* [DATA]
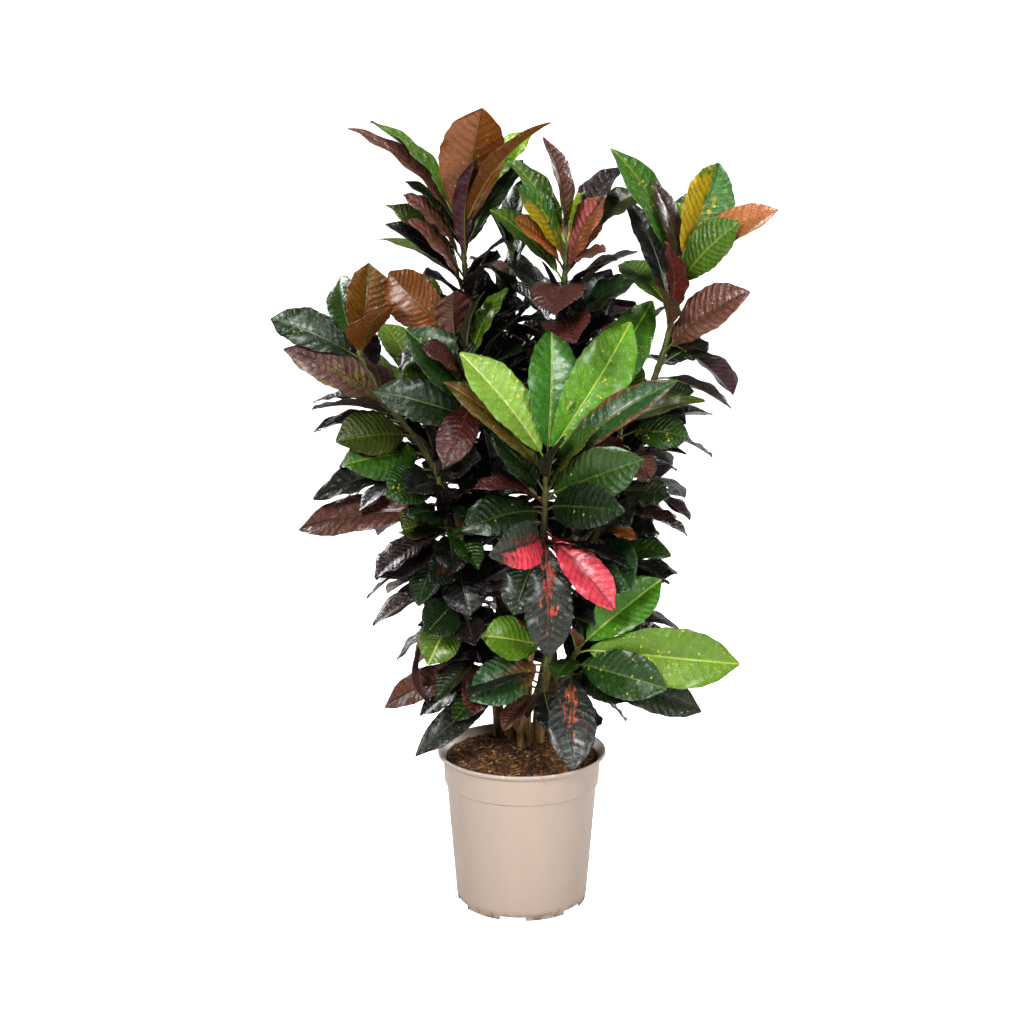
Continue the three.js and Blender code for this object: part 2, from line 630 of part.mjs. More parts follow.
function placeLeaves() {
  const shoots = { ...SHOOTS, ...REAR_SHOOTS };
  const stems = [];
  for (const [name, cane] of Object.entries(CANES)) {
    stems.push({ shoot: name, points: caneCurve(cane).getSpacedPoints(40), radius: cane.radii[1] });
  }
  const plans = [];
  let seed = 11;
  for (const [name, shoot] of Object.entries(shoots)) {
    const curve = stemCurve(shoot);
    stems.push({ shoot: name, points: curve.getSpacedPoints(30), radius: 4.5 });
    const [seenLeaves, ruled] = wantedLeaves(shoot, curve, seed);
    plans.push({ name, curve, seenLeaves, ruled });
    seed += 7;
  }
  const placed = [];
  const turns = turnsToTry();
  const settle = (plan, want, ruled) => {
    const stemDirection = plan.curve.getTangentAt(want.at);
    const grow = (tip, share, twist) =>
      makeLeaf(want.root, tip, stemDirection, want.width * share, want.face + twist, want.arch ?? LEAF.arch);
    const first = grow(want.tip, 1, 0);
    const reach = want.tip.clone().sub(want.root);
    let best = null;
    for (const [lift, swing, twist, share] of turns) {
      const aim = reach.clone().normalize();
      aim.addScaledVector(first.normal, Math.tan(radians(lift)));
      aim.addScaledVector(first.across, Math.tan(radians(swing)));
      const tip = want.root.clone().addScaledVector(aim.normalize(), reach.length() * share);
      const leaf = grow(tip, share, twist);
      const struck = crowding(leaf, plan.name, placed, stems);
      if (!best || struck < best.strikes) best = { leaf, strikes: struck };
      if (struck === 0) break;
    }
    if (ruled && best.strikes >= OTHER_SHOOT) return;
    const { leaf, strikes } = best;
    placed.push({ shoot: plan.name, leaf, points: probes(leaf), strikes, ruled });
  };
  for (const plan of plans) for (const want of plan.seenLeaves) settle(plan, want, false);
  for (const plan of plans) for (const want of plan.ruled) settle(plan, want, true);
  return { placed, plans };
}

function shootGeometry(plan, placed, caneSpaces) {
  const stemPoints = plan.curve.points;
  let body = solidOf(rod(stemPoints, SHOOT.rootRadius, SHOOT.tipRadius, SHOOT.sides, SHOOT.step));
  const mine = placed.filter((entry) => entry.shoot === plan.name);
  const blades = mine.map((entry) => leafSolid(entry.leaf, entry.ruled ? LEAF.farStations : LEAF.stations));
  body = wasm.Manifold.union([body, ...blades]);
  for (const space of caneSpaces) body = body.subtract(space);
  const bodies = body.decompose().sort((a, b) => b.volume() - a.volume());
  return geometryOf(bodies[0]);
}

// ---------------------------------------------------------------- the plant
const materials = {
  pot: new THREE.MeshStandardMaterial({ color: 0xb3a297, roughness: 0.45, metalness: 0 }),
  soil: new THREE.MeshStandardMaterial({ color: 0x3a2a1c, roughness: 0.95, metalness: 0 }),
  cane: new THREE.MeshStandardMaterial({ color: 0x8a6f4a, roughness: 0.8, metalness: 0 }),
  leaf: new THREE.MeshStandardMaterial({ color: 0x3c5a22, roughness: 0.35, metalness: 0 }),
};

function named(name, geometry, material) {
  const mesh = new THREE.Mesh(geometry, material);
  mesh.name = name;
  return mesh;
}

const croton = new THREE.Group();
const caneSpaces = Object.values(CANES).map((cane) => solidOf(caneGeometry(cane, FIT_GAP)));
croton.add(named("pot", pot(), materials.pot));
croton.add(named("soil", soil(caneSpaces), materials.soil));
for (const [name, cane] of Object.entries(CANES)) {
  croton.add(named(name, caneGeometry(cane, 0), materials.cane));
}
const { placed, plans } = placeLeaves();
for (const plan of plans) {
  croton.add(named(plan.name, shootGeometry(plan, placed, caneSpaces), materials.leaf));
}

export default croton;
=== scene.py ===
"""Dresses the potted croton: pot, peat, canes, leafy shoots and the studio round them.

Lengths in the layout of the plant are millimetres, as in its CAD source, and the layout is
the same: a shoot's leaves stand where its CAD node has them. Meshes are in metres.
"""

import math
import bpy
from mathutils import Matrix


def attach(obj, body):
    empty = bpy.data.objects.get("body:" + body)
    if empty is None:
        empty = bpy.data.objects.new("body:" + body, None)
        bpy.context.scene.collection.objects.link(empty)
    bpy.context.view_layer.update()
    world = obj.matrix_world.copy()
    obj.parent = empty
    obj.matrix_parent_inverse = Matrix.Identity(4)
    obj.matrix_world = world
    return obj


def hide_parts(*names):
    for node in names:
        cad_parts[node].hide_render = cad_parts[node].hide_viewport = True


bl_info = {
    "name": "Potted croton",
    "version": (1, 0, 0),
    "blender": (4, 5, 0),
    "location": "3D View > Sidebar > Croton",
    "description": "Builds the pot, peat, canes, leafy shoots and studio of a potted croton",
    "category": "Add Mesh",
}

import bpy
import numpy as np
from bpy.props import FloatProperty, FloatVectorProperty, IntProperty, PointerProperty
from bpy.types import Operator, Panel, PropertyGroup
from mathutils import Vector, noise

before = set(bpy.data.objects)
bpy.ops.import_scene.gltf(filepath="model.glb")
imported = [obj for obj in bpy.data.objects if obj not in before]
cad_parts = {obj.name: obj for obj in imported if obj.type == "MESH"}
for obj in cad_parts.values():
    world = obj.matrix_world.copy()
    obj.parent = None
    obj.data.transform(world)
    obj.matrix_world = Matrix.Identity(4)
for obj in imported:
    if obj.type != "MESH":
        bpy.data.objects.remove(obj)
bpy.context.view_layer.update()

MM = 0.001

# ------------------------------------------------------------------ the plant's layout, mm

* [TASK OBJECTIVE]
Begin with the line containing "const croton = new THREE.Group();", end with the line containing "if empty is", and transcribe exactly every line in that span, with nothing added.

* [RESPONSE]
const croton = new THREE.Group();
const caneSpaces = Object.values(CANES).map((cane) => solidOf(caneGeometry(cane, FIT_GAP)));
croton.add(named("pot", pot(), materials.pot));
croton.add(named("soil", soil(caneSpaces), materials.soil));
for (const [name, cane] of Object.entries(CANES)) {
  croton.add(named(name, caneGeometry(cane, 0), materials.cane));
}
const { placed, plans } = placeLeaves();
for (const plan of plans) {
  croton.add(named(plan.name, shootGeometry(plan, placed, caneSpaces), materials.leaf));
}

export default croton;
=== scene.py ===
"""Dresses the potted croton: pot, peat, canes, leafy shoots and the studio round them.

Lengths in the layout of the plant are millimetres, as in its CAD source, and the layout is
the same: a shoot's leaves stand where its CAD node has them. Meshes are in metres.
"""

import math
import bpy
from mathutils import Matrix


def attach(obj, body):
    empty = bpy.data.objects.get("body:" + body)
    if empty is None:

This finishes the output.